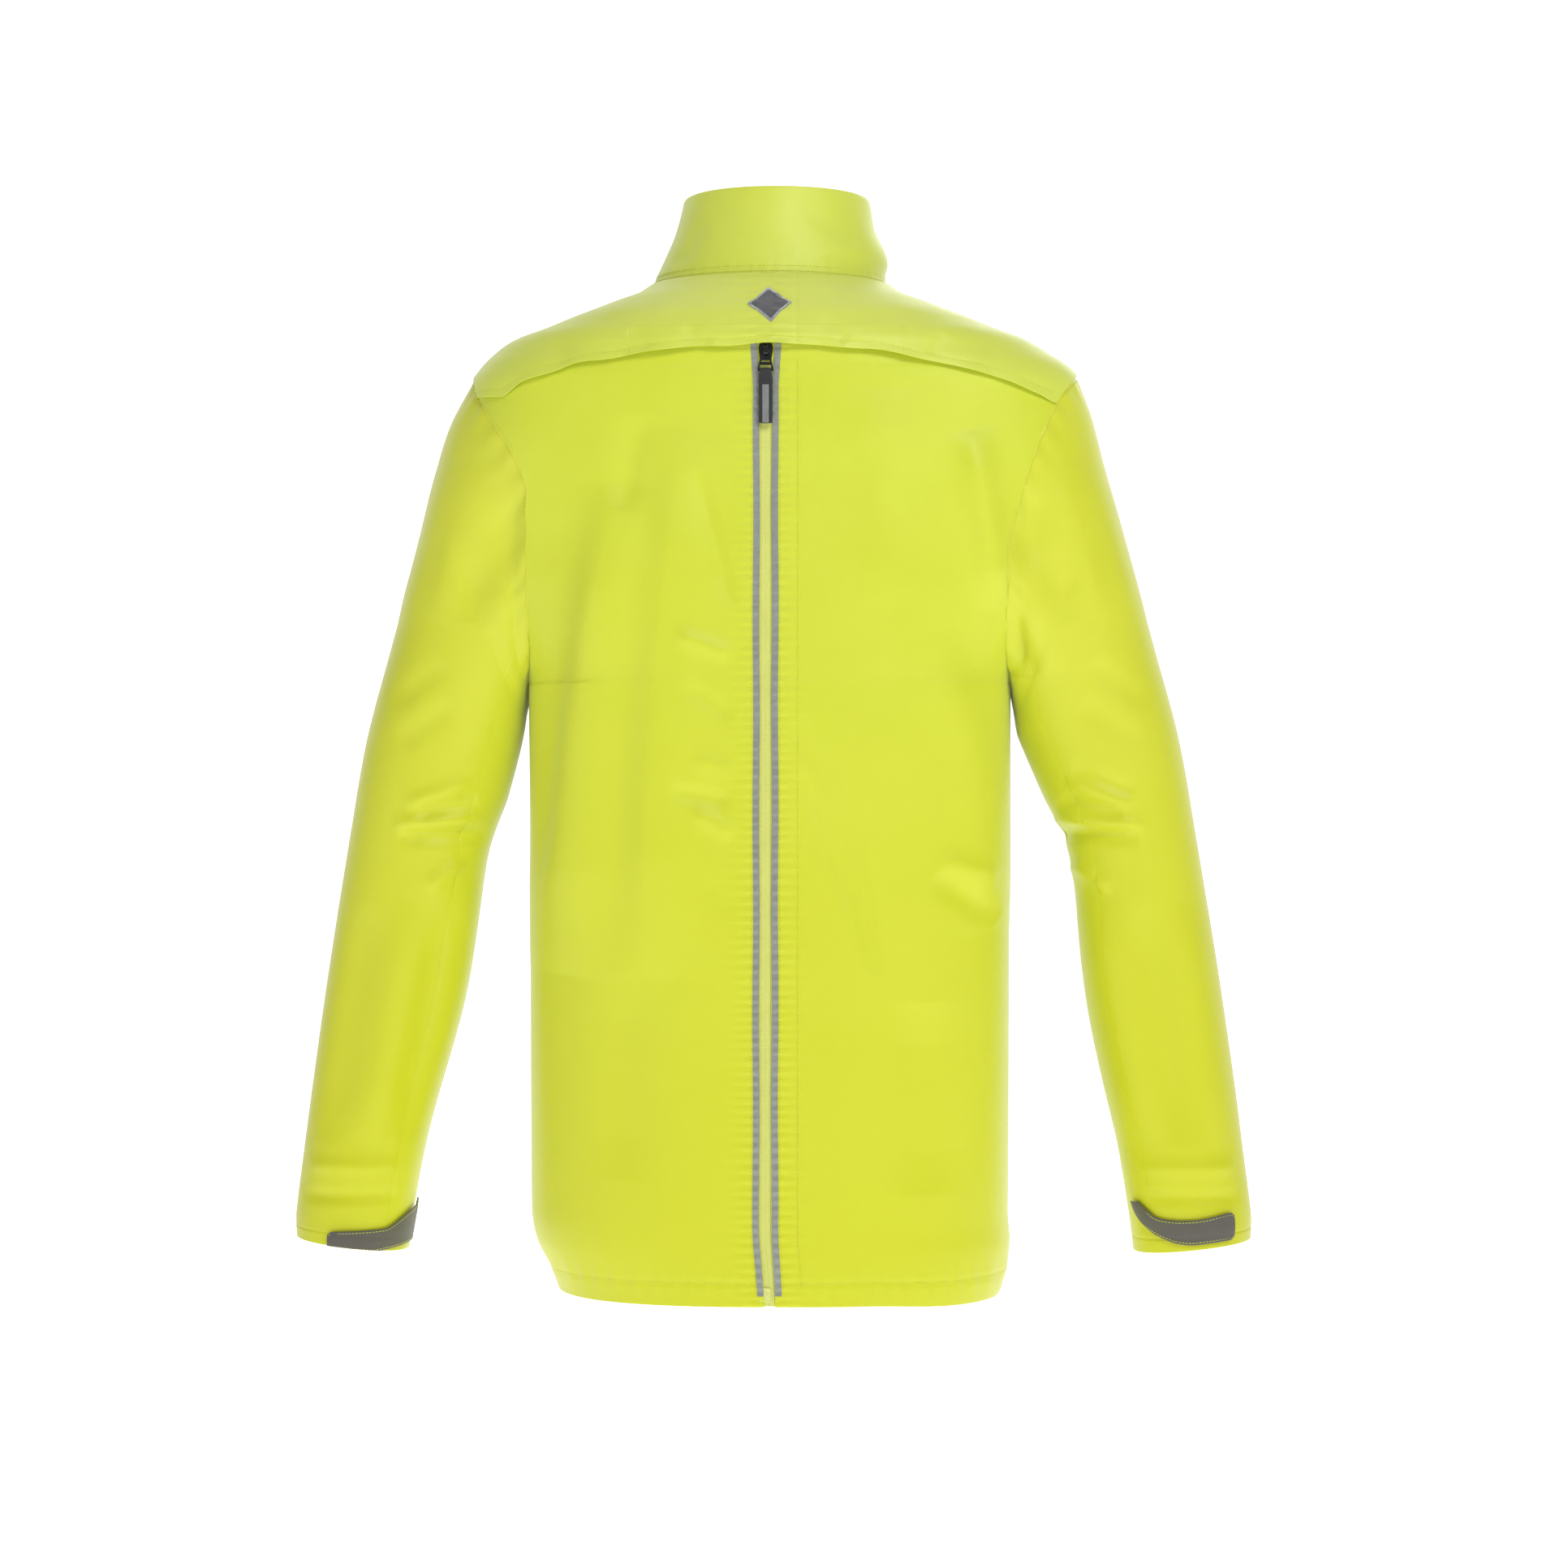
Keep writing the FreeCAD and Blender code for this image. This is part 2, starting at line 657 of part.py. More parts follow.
def make_front_zip():
    zip_chain("front_zip", front_frame, "3", "Sizes.front_zip_top", True)
    top = size("front_zip_top") - size("slider_below_top")
    make_slider("front_slider", front_frame, "Sizes.front_zip_top - Sizes.slider_below_top")
    make_puller("front_puller", front_frame, top)
    make_tab("front_pull_tab", front_frame, top)
    add_retainer("front", front_frame)


def make_pocket_zips():
    for side, frame in pocket_frames.items():
        zip_chain(f"pocket_zip_{side}", frame, "1", "Sizes.pocket_zip_length - 1", False)
        make_slider(f"pocket_slider_{side}", frame, "Sizes.pocket_zip_length - Sizes.slider_below_top")
        make_puller(f"pocket_puller_{side}", frame, size("pocket_zip_length") - size("slider_below_top"))


def make_trim():
    """Blank diamond badge on the yoke and the hanger loop inside the neck."""
    half = size("badge_width") / 2
    tall = size("badge_height") / 2
    height = size("flap_hinge_height") + 1 + tall
    out = torso_ring(height)[2] - size("yoke_raise") - CLOTH
    low = torso_ring(height - tall)[2]
    high = torso_ring(height + tall)[2]
    lean = -math.degrees(math.atan2(high - low, 2 * tall))
    frame = Placement(Vector(0, out, height), Rotation(Vector(1, 0, 0), lean))
    add_plate("back_badge", [(-half, 0), (0, -tall), (half, 0), (0, tall)], [], "Sizes.badge_thick", frame,
              Vector(0, -2.6, 0))
    inside = Placement(Vector(0, COLLAR[0][2] + CLOTH + GAP + LINING + 3, NECK - 6), Rotation())
    wide = "0.5 * Sizes.loop_width"
    block = add_box("hanger_block", ("-" + wide, wide), ("0", "Sizes.loop_reach"),
                    ("0", "Sizes.loop_height"), inside)
    hollow = add_box("hanger_hollow", ("-" + wide + " + 1.4", wide + " - 1.4"),
                     ("Sizes.loop_band", "Sizes.loop_reach - Sizes.loop_band"),
                     ("-1", "Sizes.loop_height + 1"), inside)
    add_join("hanger_loop", [block, hollow], "Part::Cut")


make_torso()
make_hem()
make_yoke()
make_collar()
make_inner_layers()
make_sleeves()
make_back_zip()
make_front_zip()
make_pocket_zips()
make_trim()
doc.recompute()

for item in doc.Objects:
    bad = [state for state in item.State if state in ("Invalid", "Error")]
    if bad:
        raise RuntimeError(f"{item.Name} is {bad}")
for part in subparts:
    if part.Shape.isNull() or not part.Shape.isValid():
        raise RuntimeError(f"{part.Label} has no valid shape")

os.makedirs("parts", exist_ok=True)
for part in subparts:
    part.Shape.exportStep(f"parts/{part.Label}.step")
print(len(subparts), "sub-parts")
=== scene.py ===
import bpy
import bmesh
import json
import math
import numpy as np
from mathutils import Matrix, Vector

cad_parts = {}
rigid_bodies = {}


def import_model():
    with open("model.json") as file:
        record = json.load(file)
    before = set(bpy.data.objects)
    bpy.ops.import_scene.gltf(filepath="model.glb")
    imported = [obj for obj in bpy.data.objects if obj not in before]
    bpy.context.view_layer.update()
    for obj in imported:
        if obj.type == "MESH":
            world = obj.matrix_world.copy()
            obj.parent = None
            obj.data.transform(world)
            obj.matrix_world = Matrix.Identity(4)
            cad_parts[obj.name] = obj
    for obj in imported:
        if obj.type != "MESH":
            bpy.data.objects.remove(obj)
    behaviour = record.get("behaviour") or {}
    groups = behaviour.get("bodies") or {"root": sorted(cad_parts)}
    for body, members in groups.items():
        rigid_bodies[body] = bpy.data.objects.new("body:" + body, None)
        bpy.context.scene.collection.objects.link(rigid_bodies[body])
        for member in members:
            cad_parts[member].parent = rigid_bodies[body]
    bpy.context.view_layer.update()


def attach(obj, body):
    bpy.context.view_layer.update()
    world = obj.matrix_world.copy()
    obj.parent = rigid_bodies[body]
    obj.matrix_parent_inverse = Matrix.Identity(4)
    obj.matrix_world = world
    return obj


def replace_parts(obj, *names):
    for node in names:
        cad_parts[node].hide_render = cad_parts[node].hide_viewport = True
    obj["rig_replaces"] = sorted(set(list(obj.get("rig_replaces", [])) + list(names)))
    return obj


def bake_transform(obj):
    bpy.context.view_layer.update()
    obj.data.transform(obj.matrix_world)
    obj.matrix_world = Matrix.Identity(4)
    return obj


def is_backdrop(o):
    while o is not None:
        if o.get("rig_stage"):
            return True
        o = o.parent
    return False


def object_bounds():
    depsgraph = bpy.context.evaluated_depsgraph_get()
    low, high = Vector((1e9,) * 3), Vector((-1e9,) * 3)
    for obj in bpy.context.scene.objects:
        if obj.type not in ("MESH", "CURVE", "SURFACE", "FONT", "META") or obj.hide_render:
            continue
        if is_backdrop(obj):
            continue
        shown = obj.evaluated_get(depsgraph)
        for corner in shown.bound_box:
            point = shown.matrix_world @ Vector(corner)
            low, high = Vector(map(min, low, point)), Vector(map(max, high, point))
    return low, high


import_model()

# ------------------------------------------------------------------ sizes, in millimetres
MM = 0.001
SHELL = 0.7          # cloth thickness as drawn
EDGE = 4.3           # half the gap between the two cloth edges over a zip
NECK = 759.0
COLLAR_TOP = 826.0
HEM_STITCH = 17.0
FRONT_AT_HEM, FRONT_LEAN = 136.0, 0.075
BACK_AT_HEM, BACK_LEAN = -136.0, 0.018
FRONT_POWER = 2.6
SLEEVE_POWER = 2.2
YOKE_RAISE = 3.2
BACK_DEPTH, SLEEVE_DEPTH = 1.35, 1.5     # how strong the folds are

# Torso rings: height, half width, power of the back half's curve.
TORSO = [(0, 171, 2.6), (20, 177, 2.6), (40, 181, 2.6), (280, 182, 2.6), (455, 183, 2.6), (540, 226, 2.6),
         (620, 247, 2.6), (679, 236.5, 2.5), (692, 227.5, 2.4), (705.5, 210, 2.3), (715, 194.5, 2.3),
         (724, 171.5, 2.2), (733.5, 148.5, 2.2), (743, 123, 2.1), (751, 101, 2.0), (NECK, 90, 2.0)]
# Upper back: height, back surface.
UPPER_BACK = [(650, BACK_AT_HEM + BACK_LEAN * 650), (706, -123.3), (717, -120.4), (726.5, -115),
              (736, -108.5), (746, -100), (754, -91), (NECK, -83)]
# Collar rings: height, half width, back surface.
COLLAR = [(NECK, 90, -83), (775, 84, -79), (800, 76, -73), (818, 72.5, -70), (COLLAR_TOP, 71, -69)]
# Sleeve rings of the right sleeve: under-arm x, z, outer x, z, half depth, centre y.
SLEEVE = [(183.5, 455, 230.5, 682, 70, -16), (184.5, 442, 243, 657, 70, -16), (186, 430, 258, 605, 68, -16),
          (187.5, 420, 275, 545, 65, -15), (190, 408, 292, 483, 62, -14), (200, 372, 311, 412, 58, -13),
          (221, 322, 324, 339, 54, -11), (240, 211, 342, 229, 50, -8), (266, 99, 358.5, 114, 47, -4),
          (275, 43, 366.5, 50, 45, -2), (277, 26, 366, 36, 45, -2)]
# Free edge of the back yoke from left to right: x, z.
YOKE_EDGE = [(-240, 666), (-215, 667.5), (-200, 667.5), (-190, 672), (-180, 677.5), (-166, 681), (-151, 684.5),
             (-138, 688.5), (-115, 692.5), (-81, 697.5), (-40, 700.5), (0, 702), (60, 699.5), (104, 693.5),
             (138, 686.5), (172, 677.5), (200, 668.5), (214, 662.5), (240, 660)]
# The armhole's crease, seen from behind: z, distance from the middle, for the right and the left.
ARM_RIGHT = [(455, 183), (480, 177), (555, 176), (570, 180), (608, 191), (664, 214), (687, 231)]
ARM_LEFT = [(455, 183), (480, 178), (600, 177), (625, 188), (666, 222), (687, 231)]
ARM_LOW, ARM_HIGH = 455.0, 687.0
POCKET_X, POCKET_BOTTOM, POCKET_ZIP = 112.0, 112.0, 165.0
POCKET_SLOT, POCKET_LEAN = 164.6, -0.026     # height of the cut in the cloth, and how it leans inwards


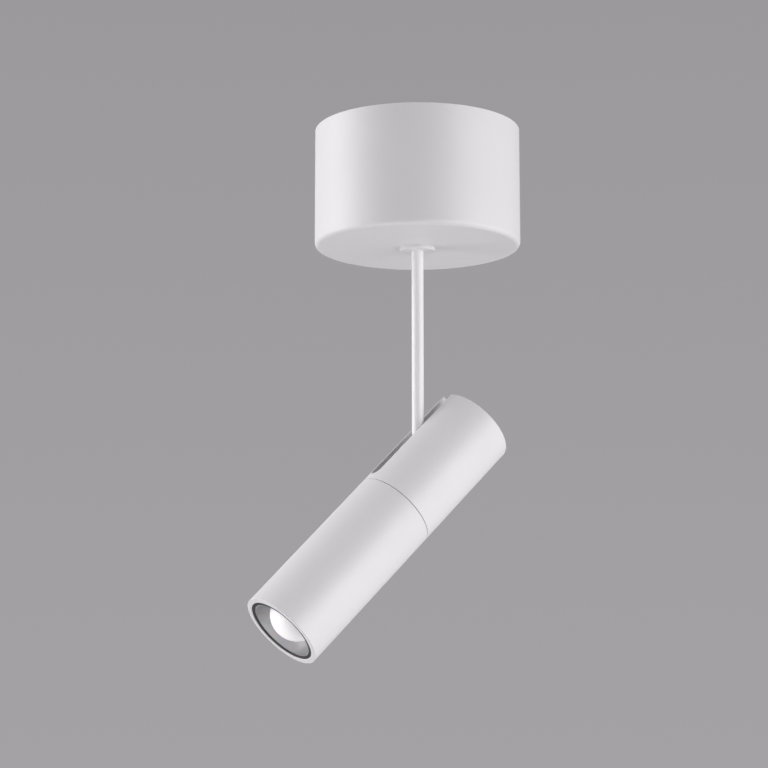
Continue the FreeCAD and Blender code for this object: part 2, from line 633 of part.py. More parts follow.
def driver_cover(model):
    """Snap-on cover of the driver with its plug inside the case."""
    body = model.body("driver_cover", y=DRIVER_MIDDLE,
                      z="-plate_thickness - driver_height + driver_cover_height")
    end = "(" + DRIVER_LENGTH + " / 2)"
    cover = model.rectangle(model.sketch(body, "XY", "-driver_cover_height"), "-" + end, end,
                            "-driver_width / 2", "driver_width / 2")
    model.pad(body, cover, "driver_cover_height")
    half_x = "(" + end + " - driver_wall - driver_gap)"
    half_y = "(driver_width / 2 - driver_wall - driver_gap)"
    plug = model.rectangle(model.sketch(body, "XY"), "-" + half_x, half_x, "-" + half_y, half_y)
    model.pad(body, plug, "driver_wall")


def driver_board(model):
    """Driver's circuit board with its transformer and capacitor, on the case's pillars."""
    body = model.body("driver_board", y=DRIVER_MIDDLE, z="-plate_thickness - driver_wall - driver_pillar")
    half_x = "(" + DRIVER_LENGTH + " / 2 - driver_wall - 2 * driver_gap)"
    half_y = "(driver_width / 2 - driver_wall - 2 * driver_gap)"
    board = model.rectangle(model.sketch(body, "XY", "-board_thickness"), "-" + half_x, half_x,
                            "-" + half_y, half_y)
    model.pad(body, board, "board_thickness")
    tall = "(driver_height - driver_cover_height - driver_pillar - 3 * driver_wall - board_thickness)"
    half = "transformer_size / 2"
    transformer = model.rectangle(model.sketch(body, "XY", "-board_thickness - " + tall),
                                  "-transformer_place - " + half, "-transformer_place + " + half,
                                  "-" + half, half)
    model.pad(body, transformer, tall)
    capacitor = model.circle(model.sketch(body, "XY", "-board_thickness - " + tall), "capacitor_radius",
                             half_x + " - capacitor_inset")
    model.pad(body, capacitor, tall)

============

§ Problem to solve:
Using the entries above, extract exactly the span from the line with "make_yoke()" to the line with "cad_parts[node].hide_render = cad_parts[node].hide_viewport", both lines included; leave out everything else.

§ Output of the exercise:
make_yoke()
make_collar()
make_inner_layers()
make_sleeves()
make_back_zip()
make_front_zip()
make_pocket_zips()
make_trim()
doc.recompute()

for item in doc.Objects:
    bad = [state for state in item.State if state in ("Invalid", "Error")]
    if bad:
        raise RuntimeError(f"{item.Name} is {bad}")
for part in subparts:
    if part.Shape.isNull() or not part.Shape.isValid():
        raise RuntimeError(f"{part.Label} has no valid shape")

os.makedirs("parts", exist_ok=True)
for part in subparts:
    part.Shape.exportStep(f"parts/{part.Label}.step")
print(len(subparts), "sub-parts")
=== scene.py ===
import bpy
import bmesh
import json
import math
import numpy as np
from mathutils import Matrix, Vector

cad_parts = {}
rigid_bodies = {}


def import_model():
    with open("model.json") as file:
        record = json.load(file)
    before = set(bpy.data.objects)
    bpy.ops.import_scene.gltf(filepath="model.glb")
    imported = [obj for obj in bpy.data.objects if obj not in before]
    bpy.context.view_layer.update()
    for obj in imported:
        if obj.type == "MESH":
            world = obj.matrix_world.copy()
            obj.parent = None
            obj.data.transform(world)
            obj.matrix_world = Matrix.Identity(4)
            cad_parts[obj.name] = obj
    for obj in imported:
        if obj.type != "MESH":
            bpy.data.objects.remove(obj)
    behaviour = record.get("behaviour") or {}
    groups = behaviour.get("bodies") or {"root": sorted(cad_parts)}
    for body, members in groups.items():
        rigid_bodies[body] = bpy.data.objects.new("body:" + body, None)
        bpy.context.scene.collection.objects.link(rigid_bodies[body])
        for member in members:
            cad_parts[member].parent = rigid_bodies[body]
    bpy.context.view_layer.update()


def attach(obj, body):
    bpy.context.view_layer.update()
    world = obj.matrix_world.copy()
    obj.parent = rigid_bodies[body]
    obj.matrix_parent_inverse = Matrix.Identity(4)
    obj.matrix_world = world
    return obj


def replace_parts(obj, *names):
    for node in names:
        cad_parts[node].hide_render = cad_parts[node].hide_viewport = True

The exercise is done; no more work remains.